Au Moyen-Orient, Saddam Hussein décide d’envahir le Koweït en août 1990 et finit par annexer le territoire avec le soutien à la fois politique et militaire de l’URSS. Cet événement provoque de vives tensions Est-Ouest, mais les États-Unis se montrent incapables d’empêcher cette annexion. Ils n’installent pas de bases permanentes et de troupes en Arabie Saoudite. Al-Qaïda créée en Afghanistan au moment du départ des troupes soviétiques commet plutôt des attentats contre les intérêts de l’URSS. Le 11 septembre 2001 est un jour comme un autre dans le monde, aux États-Unis et à New York.
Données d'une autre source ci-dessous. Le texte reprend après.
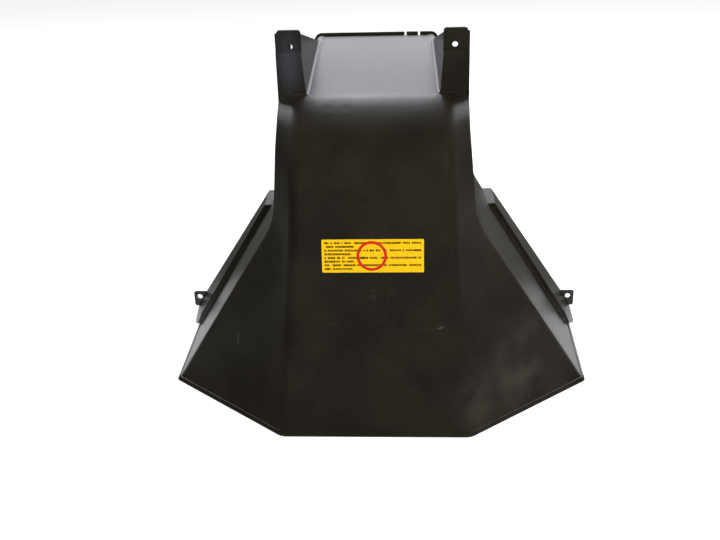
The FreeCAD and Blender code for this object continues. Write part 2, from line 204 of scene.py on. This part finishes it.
# %% Black cards that only reflections see
DOME_RADIUS = 3.4
DOME_STEPS = 36
DOME_OPEN_FROM = 0.56
ROOM_LEFT, ROOM_RIGHT = 0.07, 0.46
ROOM_UP = 0.25
FLOOR_CARD_SHARE = 0.45
CARD_COLOUR = "C9C2B4"
LEFT_END = -0.8 * DOME_RADIUS
MAT_SIDE = 0.62
MAT_BACK = 0.5
CARD_LIFT = 2.0 * MM


def dark_card(name, share):
    """Black studio card that shows a dim warm room, darker to the left and towards the ceiling."""
    # It gives the black plastic something dark to mirror, so the front of the hood looks deep.
    material, tree, shader = new_material(name)
    shader.inputs["Base Color"].default_value = linear("000000")
    shader.inputs["Specular IOR Level"].default_value = 0.0
    shader.inputs["Emission Color"].default_value = linear(CARD_COLOUR)
    place = add(tree, "ShaderNodeTexCoord").outputs["Object"]
    axes = add(tree, "ShaderNodeSeparateXYZ", links={0: place}).outputs
    across = {"From Min": LEFT_END, "From Max": 0.0, "To Min": ROOM_LEFT, "To Max": ROOM_RIGHT}
    upward = {"From Min": 0.0, "From Max": DOME_RADIUS, "To Min": share, "To Max": share * ROOM_UP}
    side_light = add(tree, "ShaderNodeMapRange", across, {"Value": axes["X"]})
    height_light = add(tree, "ShaderNodeMapRange", upward, {"Value": axes["Z"]})
    light = add(
        tree,
        "ShaderNodeMath",
        links={0: side_light.outputs[0], 1: height_light.outputs[0]},
        operation="MULTIPLY",
    )
    tree.links.new(light.outputs[0], shader.inputs["Emission Strength"])
    return material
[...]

En 2017, le mot à la mode dans les médias est le terme russe “stoletniy”, qui signifie centenaire, à l’occasion bien évidemment du premier centenaire du communisme. Les relations Est-Ouest structurent toujours le système international. Ainsi que l’avaient anticipé l’économiste Joseph Schumpeter et le philosophe Raymond Aron, un rapprochement des deux systèmes s’est opéré. L’Est s’est libéralisé économiquement, tandis que l’Ouest est dominé par les courants socialisants. Les chrétiens-démocrates allemands ont été laminés lors des législatives de 1990, tout comme en 1992 les républicains lors de la présidentielle aux États-Unis ou les conservateurs britanniques lors des élections générales. Les courants conservateurs, durablement écartés du pouvoir dans les principaux pays occidentaux, sont, en effet, communément accusés d’avoir échoué à renverser le cours de l’histoire face à l’URSS.